Description of the task
Write out again, unaltered, the lines from the start through the line containing "8)), rng.uniform(0, 1))".

Given information
━━━━━━━━━━━━━━━━━━━━━━━━━━━━━━
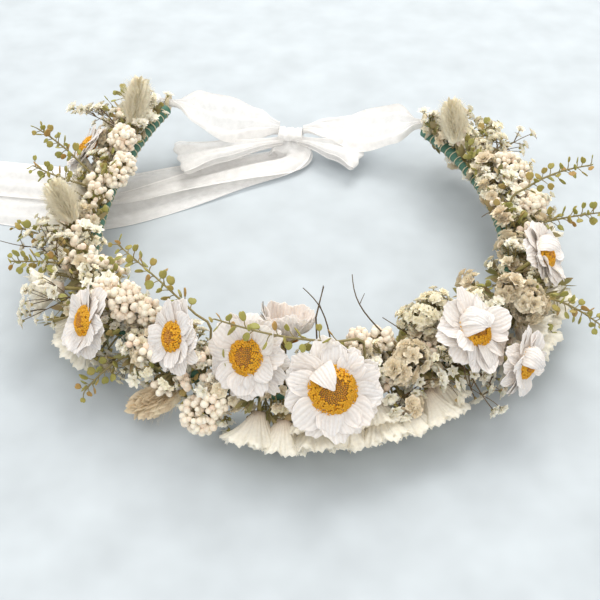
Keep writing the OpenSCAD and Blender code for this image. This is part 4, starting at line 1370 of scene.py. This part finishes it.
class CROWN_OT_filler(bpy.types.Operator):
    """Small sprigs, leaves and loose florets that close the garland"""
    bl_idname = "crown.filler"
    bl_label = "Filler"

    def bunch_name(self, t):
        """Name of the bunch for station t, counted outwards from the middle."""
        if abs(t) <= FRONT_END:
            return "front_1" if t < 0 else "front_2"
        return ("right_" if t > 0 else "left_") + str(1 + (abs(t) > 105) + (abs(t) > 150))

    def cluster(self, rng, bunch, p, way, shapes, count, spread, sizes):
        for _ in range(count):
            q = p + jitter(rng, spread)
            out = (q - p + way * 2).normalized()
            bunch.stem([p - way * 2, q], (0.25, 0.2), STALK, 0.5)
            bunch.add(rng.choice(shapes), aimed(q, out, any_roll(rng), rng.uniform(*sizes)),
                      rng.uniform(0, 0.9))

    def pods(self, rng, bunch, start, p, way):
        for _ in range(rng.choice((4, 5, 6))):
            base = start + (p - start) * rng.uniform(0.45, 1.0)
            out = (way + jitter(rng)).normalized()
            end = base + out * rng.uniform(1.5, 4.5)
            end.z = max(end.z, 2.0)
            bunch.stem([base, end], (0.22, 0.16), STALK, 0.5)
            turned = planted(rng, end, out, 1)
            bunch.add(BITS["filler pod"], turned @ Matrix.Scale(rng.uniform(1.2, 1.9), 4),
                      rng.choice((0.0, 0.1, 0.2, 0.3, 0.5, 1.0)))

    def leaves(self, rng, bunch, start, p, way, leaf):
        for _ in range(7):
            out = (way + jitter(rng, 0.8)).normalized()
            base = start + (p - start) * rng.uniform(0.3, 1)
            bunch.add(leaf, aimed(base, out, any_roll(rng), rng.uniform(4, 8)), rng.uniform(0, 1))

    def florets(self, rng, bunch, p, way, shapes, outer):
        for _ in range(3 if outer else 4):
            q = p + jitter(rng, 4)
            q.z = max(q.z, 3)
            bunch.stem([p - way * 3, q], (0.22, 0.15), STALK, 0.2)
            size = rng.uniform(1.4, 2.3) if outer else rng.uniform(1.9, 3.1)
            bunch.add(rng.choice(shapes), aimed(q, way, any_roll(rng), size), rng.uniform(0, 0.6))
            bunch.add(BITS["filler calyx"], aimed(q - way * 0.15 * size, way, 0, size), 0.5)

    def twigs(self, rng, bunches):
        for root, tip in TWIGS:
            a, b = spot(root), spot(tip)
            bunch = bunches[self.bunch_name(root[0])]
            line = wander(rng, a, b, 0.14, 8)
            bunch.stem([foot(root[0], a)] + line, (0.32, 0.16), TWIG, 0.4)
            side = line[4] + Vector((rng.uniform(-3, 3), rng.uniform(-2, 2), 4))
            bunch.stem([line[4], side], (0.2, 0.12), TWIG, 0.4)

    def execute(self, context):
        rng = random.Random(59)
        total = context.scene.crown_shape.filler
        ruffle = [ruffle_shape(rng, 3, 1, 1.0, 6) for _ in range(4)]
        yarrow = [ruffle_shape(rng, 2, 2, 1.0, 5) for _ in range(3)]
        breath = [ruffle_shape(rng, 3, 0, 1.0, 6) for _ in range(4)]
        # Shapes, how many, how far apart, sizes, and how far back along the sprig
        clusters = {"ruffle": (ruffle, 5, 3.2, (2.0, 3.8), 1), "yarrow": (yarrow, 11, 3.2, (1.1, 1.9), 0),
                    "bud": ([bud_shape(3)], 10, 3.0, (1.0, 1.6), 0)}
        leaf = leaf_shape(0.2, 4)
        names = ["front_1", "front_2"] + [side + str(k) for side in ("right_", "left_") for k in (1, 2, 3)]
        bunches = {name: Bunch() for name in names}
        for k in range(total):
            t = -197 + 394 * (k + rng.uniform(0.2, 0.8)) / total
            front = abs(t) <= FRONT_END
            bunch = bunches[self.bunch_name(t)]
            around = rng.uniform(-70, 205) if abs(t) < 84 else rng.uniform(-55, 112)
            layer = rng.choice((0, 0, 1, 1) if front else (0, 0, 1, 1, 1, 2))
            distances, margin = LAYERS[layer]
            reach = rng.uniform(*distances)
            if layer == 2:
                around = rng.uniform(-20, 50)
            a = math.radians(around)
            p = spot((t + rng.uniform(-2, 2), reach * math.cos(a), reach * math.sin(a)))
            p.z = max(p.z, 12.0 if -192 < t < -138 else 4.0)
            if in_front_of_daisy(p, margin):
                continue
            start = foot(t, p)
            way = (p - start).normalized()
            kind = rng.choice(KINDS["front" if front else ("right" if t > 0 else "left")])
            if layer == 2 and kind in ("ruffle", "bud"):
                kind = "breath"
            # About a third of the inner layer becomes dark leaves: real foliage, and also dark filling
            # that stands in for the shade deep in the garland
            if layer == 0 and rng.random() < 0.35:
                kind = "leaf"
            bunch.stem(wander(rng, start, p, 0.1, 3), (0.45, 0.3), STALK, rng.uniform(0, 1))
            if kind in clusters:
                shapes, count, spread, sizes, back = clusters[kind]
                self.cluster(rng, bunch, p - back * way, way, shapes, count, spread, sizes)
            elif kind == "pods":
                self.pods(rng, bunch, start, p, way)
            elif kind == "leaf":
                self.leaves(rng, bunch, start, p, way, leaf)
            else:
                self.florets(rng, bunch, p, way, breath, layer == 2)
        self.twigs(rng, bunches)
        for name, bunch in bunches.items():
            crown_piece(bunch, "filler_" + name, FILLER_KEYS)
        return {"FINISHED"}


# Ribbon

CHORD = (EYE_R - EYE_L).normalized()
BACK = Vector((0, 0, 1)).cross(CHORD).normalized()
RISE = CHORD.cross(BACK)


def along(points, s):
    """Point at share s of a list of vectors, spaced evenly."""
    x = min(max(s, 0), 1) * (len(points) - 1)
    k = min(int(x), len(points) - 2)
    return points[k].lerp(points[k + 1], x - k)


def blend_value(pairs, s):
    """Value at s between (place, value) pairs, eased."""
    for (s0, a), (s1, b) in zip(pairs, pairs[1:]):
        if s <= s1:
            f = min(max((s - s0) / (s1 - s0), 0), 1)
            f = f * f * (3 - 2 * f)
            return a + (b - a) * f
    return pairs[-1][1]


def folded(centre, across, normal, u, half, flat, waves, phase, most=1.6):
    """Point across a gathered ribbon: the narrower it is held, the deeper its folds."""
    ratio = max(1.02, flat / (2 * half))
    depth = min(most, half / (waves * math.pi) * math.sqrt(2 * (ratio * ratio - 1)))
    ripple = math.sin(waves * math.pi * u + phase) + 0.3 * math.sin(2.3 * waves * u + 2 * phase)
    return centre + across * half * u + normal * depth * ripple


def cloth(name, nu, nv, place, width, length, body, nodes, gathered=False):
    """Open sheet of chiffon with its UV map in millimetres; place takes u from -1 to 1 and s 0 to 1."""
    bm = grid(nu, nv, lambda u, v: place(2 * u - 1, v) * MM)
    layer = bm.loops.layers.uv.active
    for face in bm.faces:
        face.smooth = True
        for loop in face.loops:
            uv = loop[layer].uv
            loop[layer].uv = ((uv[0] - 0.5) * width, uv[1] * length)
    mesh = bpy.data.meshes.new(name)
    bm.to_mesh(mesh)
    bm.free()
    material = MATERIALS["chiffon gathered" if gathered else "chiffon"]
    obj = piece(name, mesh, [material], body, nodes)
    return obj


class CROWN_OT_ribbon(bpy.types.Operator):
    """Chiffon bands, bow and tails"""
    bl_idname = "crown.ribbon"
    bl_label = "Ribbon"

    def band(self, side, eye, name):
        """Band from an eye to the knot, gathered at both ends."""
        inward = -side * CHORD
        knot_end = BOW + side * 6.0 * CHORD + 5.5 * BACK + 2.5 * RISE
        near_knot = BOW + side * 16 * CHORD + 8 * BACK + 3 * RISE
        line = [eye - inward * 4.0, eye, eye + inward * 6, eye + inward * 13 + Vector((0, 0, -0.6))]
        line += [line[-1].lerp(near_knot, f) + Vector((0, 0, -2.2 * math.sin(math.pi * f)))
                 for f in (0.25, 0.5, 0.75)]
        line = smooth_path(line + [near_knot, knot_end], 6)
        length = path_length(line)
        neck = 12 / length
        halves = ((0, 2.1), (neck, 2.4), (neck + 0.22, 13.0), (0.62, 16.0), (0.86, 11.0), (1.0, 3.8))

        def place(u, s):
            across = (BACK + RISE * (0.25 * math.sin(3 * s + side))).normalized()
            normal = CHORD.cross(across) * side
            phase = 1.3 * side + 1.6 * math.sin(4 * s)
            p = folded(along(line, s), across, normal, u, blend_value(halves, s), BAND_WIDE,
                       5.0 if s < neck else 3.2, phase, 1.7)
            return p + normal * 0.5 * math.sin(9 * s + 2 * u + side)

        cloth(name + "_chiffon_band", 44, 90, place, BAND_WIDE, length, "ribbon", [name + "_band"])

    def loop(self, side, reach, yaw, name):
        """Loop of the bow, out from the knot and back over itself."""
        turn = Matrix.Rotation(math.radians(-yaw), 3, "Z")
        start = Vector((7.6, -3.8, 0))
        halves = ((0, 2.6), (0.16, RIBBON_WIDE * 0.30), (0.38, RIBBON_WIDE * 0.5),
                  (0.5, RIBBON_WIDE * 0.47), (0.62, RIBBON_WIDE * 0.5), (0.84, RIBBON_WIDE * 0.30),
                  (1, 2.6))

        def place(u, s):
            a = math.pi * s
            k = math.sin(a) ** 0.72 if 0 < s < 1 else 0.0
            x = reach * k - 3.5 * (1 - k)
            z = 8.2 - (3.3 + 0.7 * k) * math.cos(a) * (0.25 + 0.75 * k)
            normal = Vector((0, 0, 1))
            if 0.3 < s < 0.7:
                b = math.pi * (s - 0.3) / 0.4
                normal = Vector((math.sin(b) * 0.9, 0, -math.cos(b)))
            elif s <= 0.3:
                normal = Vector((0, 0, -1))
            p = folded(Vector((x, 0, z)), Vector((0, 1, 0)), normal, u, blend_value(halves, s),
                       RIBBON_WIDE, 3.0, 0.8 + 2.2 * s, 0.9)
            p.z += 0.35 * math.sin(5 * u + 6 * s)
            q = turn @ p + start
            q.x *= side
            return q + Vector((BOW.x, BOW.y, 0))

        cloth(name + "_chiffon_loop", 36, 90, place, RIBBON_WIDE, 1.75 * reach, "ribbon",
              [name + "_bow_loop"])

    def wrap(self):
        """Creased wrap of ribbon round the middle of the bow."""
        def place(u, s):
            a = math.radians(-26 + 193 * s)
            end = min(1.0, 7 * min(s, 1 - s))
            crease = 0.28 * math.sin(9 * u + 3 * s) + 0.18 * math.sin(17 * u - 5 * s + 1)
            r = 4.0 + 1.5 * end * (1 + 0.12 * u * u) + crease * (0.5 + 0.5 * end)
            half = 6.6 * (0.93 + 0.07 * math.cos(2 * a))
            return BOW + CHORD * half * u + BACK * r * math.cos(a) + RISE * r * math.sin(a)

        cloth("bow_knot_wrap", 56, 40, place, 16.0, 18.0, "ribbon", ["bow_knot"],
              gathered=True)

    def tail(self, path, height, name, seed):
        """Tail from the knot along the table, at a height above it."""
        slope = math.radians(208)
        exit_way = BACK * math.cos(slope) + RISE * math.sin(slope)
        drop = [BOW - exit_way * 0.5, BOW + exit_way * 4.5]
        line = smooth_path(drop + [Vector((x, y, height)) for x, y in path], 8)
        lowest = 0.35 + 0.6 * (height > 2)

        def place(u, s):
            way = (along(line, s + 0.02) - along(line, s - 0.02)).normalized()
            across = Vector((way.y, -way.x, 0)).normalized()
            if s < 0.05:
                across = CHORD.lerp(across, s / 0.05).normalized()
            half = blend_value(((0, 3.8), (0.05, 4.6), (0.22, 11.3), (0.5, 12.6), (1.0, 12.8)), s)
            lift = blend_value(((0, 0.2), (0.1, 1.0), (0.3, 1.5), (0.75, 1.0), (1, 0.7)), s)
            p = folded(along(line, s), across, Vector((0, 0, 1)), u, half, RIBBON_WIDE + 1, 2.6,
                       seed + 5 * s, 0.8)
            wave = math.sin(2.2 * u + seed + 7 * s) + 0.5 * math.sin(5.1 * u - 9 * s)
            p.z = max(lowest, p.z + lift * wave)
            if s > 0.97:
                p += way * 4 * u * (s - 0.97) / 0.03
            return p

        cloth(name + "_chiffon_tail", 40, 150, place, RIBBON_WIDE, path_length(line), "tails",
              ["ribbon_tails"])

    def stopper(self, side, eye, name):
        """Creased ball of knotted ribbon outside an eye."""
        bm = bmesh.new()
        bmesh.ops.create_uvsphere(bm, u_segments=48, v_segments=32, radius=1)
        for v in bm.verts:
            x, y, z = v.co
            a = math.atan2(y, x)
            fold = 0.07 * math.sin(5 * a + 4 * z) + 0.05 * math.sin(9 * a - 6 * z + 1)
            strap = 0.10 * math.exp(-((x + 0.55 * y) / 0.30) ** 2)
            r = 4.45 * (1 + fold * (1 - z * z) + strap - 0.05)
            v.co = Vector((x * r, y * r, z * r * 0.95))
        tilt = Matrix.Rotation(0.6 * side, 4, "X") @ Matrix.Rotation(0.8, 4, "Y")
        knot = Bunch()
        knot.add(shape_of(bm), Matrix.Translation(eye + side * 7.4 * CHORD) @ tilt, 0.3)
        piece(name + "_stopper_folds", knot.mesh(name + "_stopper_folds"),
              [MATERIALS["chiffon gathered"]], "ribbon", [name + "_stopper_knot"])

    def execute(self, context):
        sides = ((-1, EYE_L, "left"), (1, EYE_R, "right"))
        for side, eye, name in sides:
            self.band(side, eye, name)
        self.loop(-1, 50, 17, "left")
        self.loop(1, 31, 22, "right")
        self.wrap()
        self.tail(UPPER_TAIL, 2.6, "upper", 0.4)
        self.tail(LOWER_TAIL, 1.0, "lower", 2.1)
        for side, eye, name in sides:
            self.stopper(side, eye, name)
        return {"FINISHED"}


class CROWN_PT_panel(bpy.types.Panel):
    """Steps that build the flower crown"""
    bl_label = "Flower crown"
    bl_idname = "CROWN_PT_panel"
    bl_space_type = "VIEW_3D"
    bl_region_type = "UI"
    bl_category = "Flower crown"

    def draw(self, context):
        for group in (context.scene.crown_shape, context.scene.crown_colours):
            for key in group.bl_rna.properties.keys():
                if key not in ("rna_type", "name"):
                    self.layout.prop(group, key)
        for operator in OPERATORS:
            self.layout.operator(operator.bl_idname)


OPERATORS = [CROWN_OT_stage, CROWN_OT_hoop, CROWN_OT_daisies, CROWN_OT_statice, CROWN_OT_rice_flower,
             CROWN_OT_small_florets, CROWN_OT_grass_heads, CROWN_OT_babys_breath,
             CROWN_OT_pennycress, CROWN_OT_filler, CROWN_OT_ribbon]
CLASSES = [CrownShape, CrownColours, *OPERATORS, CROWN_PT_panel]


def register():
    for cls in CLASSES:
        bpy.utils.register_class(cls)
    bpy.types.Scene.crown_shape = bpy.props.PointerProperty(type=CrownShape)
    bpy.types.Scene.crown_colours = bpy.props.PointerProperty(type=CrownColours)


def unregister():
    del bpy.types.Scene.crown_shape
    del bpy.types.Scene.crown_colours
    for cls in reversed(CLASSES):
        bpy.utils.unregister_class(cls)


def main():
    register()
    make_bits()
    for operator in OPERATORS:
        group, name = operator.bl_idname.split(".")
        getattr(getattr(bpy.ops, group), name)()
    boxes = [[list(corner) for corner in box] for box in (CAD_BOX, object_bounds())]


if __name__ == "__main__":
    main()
━━━━━━━━━━━━━━━━━━━━━━━━━━━━━━
Answer for the task
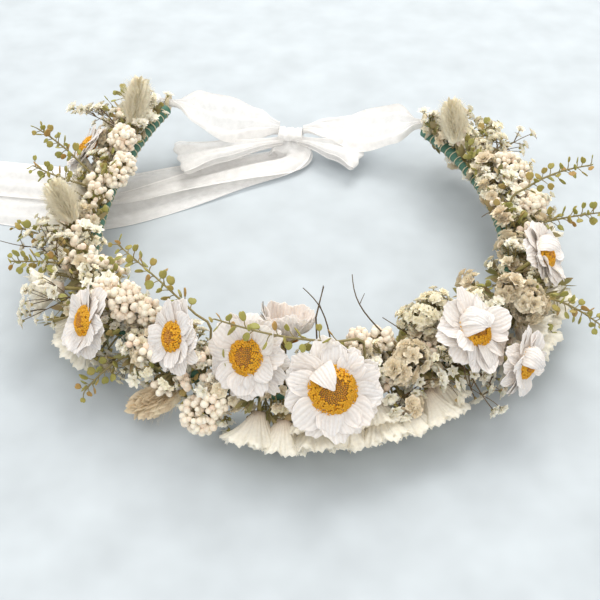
Keep writing the OpenSCAD and Blender code for this image. This is part 4, starting at line 1370 of scene.py. This part finishes it.
class CROWN_OT_filler(bpy.types.Operator):
    """Small sprigs, leaves and loose florets that close the garland"""
    bl_idname = "crown.filler"
    bl_label = "Filler"

    def bunch_name(self, t):
        """Name of the bunch for station t, counted outwards from the middle."""
        if abs(t) <= FRONT_END:
            return "front_1" if t < 0 else "front_2"
        return ("right_" if t > 0 else "left_") + str(1 + (abs(t) > 105) + (abs(t) > 150))

    def cluster(self, rng, bunch, p, way, shapes, count, spread, sizes):
        for _ in range(count):
            q = p + jitter(rng, spread)
            out = (q - p + way * 2).normalized()
            bunch.stem([p - way * 2, q], (0.25, 0.2), STALK, 0.5)
            bunch.add(rng.choice(shapes), aimed(q, out, any_roll(rng), rng.uniform(*sizes)),
                      rng.uniform(0, 0.9))

    def pods(self, rng, bunch, start, p, way):
        for _ in range(rng.choice((4, 5, 6))):
            base = start + (p - start) * rng.uniform(0.45, 1.0)
            out = (way + jitter(rng)).normalized()
            end = base + out * rng.uniform(1.5, 4.5)
            end.z = max(end.z, 2.0)
            bunch.stem([base, end], (0.22, 0.16), STALK, 0.5)
            turned = planted(rng, end, out, 1)
            bunch.add(BITS["filler pod"], turned @ Matrix.Scale(rng.uniform(1.2, 1.9), 4),
                      rng.choice((0.0, 0.1, 0.2, 0.3, 0.5, 1.0)))

    def leaves(self, rng, bunch, start, p, way, leaf):
        for _ in range(7):
            out = (way + jitter(rng, 0.8)).normalized()
            base = start + (p - start) * rng.uniform(0.3, 1)
            bunch.add(leaf, aimed(base, out, any_roll(rng), rng.uniform(4, 8)), rng.uniform(0, 1))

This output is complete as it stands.